E não se venha com o argumento de que a Grécia, “pátria da democracia”, mais uma vez deu uma lição sobre o que é a democracia. Não se venha com isso pelo menos por duas razões. Primeiro, porque a ligação dos actuais gregos, que, entre outras coisas, viveram sob o domínio otomano durante séculos, aos atenienses do tempo de Péricles e de Sócrates é remotíssima. Se se quiser, por comparação, o Prof. Freitas do Amaral é praticamente indistinguível de Afonso de Albuquerque, por menos terribil que nos pareça e não o imaginemos facilmente como Leão dos Mares. Segundo, porque, como está na cara, a eleição do senhor Tsipras foi uma pura decisão de revolta em que a racionalidade e a deliberação pesaram muito pouco. Que se saiba, gestos deste tipo não são propriamente modelos de escolha democrática, que supõe exactamente racionalidade e processos deliberativos mais ou menos conscientes.
Agora uma pergunta. Será que a culpa desta triste situação é toda daquela gente que se habituou a benefícios concedidos por razões verdadeiramente extraordinárias, que provocam galhofa considerável por esse mundo fora (cabeleireiras como profissão de risco, etc.)? Não, longe disso. A União Europeia tem, desde há muito, muito a montante de Angela Merkel, que tem feito o seu melhor para manter o edifício junto, uma grande culpa, uma culpa que, por sinal, partilha algo de comum com a dos gregos. Não só a culpa de ter permitido a entrada na Grécia no euro quando se sabia perfeitamente que as contas gregas eram completamente falsificadas, mas, mais geral e fundamentalmente, a culpa de ter pensado que a união monetária se faria sem dificuldades redibitórias vindas das diferenças de desenvolvimento económico, de cultura e das paixões que diferenciam os vários povos.
Não são só os gregos que acreditam no Pai Natal. Muita gente que presidiu à construção europeia também acreditou. A crença na omnipotência do pensamento – na possibilidade de o pensamento, por si só, agir magicamente sobre a realidade (“Acabou a austeridade!”) – não parece ser propriedade exclusiva dos gregos. Jacques Delors, por exemplo, partilhava-a a níveis muito assinaláveis.

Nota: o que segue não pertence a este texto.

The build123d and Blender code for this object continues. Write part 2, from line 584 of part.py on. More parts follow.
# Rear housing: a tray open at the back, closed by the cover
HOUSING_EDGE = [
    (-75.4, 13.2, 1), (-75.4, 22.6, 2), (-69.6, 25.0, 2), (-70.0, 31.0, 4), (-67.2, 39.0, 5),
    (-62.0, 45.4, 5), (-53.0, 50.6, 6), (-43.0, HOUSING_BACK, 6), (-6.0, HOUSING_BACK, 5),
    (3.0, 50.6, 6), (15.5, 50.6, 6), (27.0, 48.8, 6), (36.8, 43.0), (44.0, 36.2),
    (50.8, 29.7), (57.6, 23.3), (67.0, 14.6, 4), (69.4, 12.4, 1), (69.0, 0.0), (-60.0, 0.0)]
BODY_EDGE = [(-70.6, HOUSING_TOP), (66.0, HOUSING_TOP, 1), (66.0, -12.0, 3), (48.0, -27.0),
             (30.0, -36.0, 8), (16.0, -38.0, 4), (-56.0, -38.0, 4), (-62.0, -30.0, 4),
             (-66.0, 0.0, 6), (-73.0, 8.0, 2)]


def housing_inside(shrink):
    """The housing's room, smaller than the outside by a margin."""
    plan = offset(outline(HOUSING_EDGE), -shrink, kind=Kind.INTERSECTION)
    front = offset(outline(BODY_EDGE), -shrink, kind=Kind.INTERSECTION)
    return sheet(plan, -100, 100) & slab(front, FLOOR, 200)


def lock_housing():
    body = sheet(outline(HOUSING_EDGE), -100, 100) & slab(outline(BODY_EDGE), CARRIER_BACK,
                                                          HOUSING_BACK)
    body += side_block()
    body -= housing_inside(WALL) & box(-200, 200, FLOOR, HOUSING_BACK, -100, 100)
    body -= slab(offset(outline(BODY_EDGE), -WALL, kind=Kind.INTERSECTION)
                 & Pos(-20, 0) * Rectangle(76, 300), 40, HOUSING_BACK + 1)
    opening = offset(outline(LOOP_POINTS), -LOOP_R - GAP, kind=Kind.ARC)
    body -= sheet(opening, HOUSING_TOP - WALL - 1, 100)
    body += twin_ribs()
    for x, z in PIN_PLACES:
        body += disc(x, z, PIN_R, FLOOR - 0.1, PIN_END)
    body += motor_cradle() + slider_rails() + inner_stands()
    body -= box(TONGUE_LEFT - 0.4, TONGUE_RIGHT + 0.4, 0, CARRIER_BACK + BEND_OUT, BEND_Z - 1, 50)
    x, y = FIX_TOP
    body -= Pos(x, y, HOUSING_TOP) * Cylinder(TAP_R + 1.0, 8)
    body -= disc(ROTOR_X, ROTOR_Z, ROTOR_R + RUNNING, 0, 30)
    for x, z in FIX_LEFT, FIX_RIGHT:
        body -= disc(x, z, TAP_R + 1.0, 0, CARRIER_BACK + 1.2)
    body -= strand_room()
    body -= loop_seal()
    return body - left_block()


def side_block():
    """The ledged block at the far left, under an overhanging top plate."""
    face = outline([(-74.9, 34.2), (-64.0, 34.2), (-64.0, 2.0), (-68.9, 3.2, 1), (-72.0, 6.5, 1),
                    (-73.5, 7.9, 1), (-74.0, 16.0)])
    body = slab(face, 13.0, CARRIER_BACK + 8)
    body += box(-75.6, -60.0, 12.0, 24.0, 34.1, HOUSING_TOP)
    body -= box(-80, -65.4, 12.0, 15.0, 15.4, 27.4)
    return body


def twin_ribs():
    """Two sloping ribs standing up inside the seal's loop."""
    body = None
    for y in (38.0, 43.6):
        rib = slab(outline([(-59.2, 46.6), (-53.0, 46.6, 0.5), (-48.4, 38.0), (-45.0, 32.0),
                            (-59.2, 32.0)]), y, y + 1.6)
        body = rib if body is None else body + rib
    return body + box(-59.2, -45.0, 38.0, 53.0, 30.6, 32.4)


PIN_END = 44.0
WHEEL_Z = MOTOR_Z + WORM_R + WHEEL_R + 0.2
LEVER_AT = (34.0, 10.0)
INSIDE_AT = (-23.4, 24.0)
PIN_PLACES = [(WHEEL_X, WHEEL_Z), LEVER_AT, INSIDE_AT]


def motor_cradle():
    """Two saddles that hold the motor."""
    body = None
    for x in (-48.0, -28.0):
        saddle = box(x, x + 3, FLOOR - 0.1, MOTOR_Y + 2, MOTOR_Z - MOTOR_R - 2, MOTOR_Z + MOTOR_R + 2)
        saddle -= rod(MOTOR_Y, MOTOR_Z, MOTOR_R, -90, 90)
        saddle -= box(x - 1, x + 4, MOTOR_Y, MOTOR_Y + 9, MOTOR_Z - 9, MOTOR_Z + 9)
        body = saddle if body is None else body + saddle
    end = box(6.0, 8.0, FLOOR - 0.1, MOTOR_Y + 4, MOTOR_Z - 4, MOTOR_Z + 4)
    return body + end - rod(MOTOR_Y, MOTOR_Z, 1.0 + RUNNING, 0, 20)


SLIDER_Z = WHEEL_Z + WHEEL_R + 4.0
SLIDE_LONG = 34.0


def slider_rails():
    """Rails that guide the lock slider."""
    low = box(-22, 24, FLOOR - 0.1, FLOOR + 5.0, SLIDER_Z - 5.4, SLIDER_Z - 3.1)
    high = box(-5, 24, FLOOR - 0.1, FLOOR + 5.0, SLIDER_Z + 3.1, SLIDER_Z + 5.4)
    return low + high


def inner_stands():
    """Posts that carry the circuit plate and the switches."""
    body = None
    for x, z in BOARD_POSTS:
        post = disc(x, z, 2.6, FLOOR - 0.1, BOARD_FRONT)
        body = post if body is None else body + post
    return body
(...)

Nisso, a União Europeia não diferiu muito do nosso Sócrates nacional, que num dia nos queria iguais aos irlandeses, para, na semana seguinte, nos desejar finlandeses, conseguindo apenas que, no fim, quase nos tornássemos venezuelanos à força. Aquilo que a União Europeia tudo fez para esquecer foi a rugosidade da realidade. A perda tendencional de uma mesmo que vaga soberania externa acarreta, como disse no princípio, a perda da soberania interna, e essa perda traz consigo desordem. As paixões recalcadas retornam sob as piores vestes, das quais o nacionalismo exacerbado é apenas um entre muitos exemplos.

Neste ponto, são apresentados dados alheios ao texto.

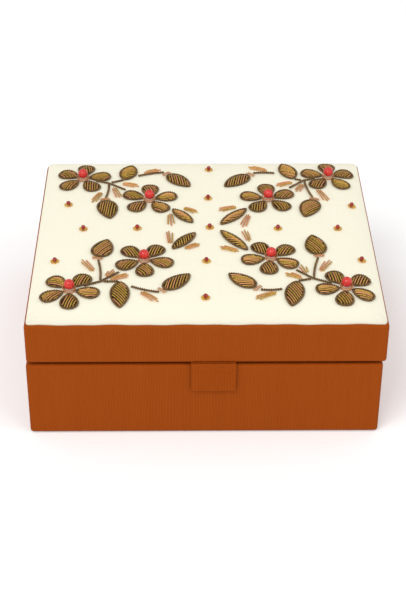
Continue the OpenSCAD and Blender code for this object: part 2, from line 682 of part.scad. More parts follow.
// Slope of the silk at a place, in degrees, along a step to each side of it
function slope(p, step) = atan((silk_z(p + step) - silk_z(p - step)) / norm(2 * step));

// Puts a piece on the silk at each sequin's place, leaning as the silk does there
module at_sequins() {
    r = sequin_d / 2;
    on_panel() for (p = sequin_places)
        translate([p[0], p[1], silk_z(p) + seat]) rotate([slope(p, [0, r]), -slope(p, [r, 0]), 0]) children();
}

module sequins() {
    color(amber) at_sequins() cylinder(h = sequin_t, d = sequin_d);
}

module seed_beads() {
    color(red) at_sequins() translate([0, 0, sequin_t + seed_d / 2]) sphere(d = seed_d);
}

base_bottom_board();
base_front_board();
base_back_board();
base_left_board();
base_right_board();
base_cover();
underside_felt();
base_lining();
floor_pad();
lid_top_board();
lid_front_board();
lid_back_board();
lid_left_board();
lid_right_board();
lid_cover();
lid_lining();
ceiling_pad();
hinge_cloth();
inner_hinge_strip();
tab_root();
pull_tab();
panel_card();
panel_wadding();
panel_silk();
petals();
leaves();
buds();
stems();
sprays();
bead_collars();
calyx_collars();
coral_beads();
sequins();
seed_beads();
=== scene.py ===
"""Looks for a cloth-covered keepsake box whose padded lid panel carries sewn sprigs, beads and sequins."""

from __future__ import annotations

import json
import logging
import math
import random
from dataclasses import dataclass, field
from enum import Enum

import bpy
from mathutils import Matrix, Vector

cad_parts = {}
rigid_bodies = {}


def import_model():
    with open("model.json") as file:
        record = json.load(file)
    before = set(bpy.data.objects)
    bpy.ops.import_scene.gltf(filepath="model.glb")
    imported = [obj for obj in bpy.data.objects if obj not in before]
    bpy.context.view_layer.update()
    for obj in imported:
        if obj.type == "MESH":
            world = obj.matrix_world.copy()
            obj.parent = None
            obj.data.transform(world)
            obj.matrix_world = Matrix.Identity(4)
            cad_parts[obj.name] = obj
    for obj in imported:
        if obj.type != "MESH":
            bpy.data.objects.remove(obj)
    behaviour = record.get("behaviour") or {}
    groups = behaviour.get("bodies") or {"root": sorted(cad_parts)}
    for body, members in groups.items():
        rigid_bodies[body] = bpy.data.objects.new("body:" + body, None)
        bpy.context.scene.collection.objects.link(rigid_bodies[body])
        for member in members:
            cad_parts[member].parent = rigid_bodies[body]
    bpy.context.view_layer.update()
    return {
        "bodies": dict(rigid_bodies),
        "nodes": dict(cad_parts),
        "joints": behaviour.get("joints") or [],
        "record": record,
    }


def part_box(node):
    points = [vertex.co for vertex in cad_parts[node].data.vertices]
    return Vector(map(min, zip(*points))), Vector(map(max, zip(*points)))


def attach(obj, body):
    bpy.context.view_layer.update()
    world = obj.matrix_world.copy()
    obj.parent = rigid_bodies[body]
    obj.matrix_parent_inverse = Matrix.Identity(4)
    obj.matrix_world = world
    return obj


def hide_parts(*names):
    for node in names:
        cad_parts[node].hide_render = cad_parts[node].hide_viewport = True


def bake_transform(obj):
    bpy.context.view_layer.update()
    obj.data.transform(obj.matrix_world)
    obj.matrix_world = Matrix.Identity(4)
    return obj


LOG = logging.getLogger("keepsake_box")
MM = 0.001
NO_SIZE = 1e-9
Point = tuple[float, float]
Place = tuple[float, float, float]
Face = tuple[int, ...]
Colour = tuple[float, float, float, float]
Piece = bpy.types.Object
Material = bpy.types.Material
Tree = bpy.types.NodeTree
Socket = bpy.types.NodeSocket


def linear(red: int, green: int, blue: int) -> Colour:
    """Turns a colour as a screen shows it into the linear colour that a shader reads.

    Args:
        red: Red, from 0 to 255.
        green: Green, from 0 to 255.
        blue: Blue, from 0 to 255.

    Returns:
        The linear colour with an alpha of 1.
    """

    def one(value: int) -> float:
        """Turns one channel."""
        share = value / 255
        return share / 12.92 if share <= 0.04045 else ((share + 0.055) / 1.055) ** 2.4

    return (one(red), one(green), one(blue), 1.0)


def add(a: Point, b: Point, share: float) -> Point:
    """Adds a share of b to a."""
    return (a[0] + b[0] * share, a[1] + b[1] * share)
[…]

Certamente que a coisa não é idêntica em todo o lado. Por razões que têm a ver com essas mesmas paixões, Portugal, como se diz com razão, não é a Grécia, e os maluquinhos que queriam que fosse não terão sorte nenhuma. Mas outros países podem acabar lá perto. Quer dizer: podem decidir votar em demagogos populistas do tipo do senhor Tsipras e a coisa dar para o torto.
Num dos seus diálogos, o Ménon, Platão, procurando mostrar que, em certas ocasiões, um conhecimento aquém daquele que a ciência nos fornece cumpre satisfatoriamente a sua função, dá o exemplo do caminho para Larissa (uma terra muito feiosa, de resto). Podemos chegar a Larissa (Ermesinde, se quiserem) sem ciência. Infelizmente, quando se acumulam erros sobre erros, até esse conhecimento se torna ineficaz e não chegamos a Larissa nem a lugar nenhum. É essa a moral da recente história da Grécia.
Por cá, António Costa, que ficou muito contente com a vitória do Syriza, devia ter noção disso. Há em Portugal uma grande massa de socialistas anónimos que, entusiasmados pelo exemplo grego, está disposta, em reuniões confessionais, a repetir vezes sem conta “Morte à austeridade!”. Mas a maioria do País quer ainda guardar o saber mínimo que lhe permita orientar-se nesta confusão e percebe relativamente bem as razões da austeridade, bem como a grande responsabilidade do PS de Sócrates na coisa. Os portugueses não são tão beócios assim.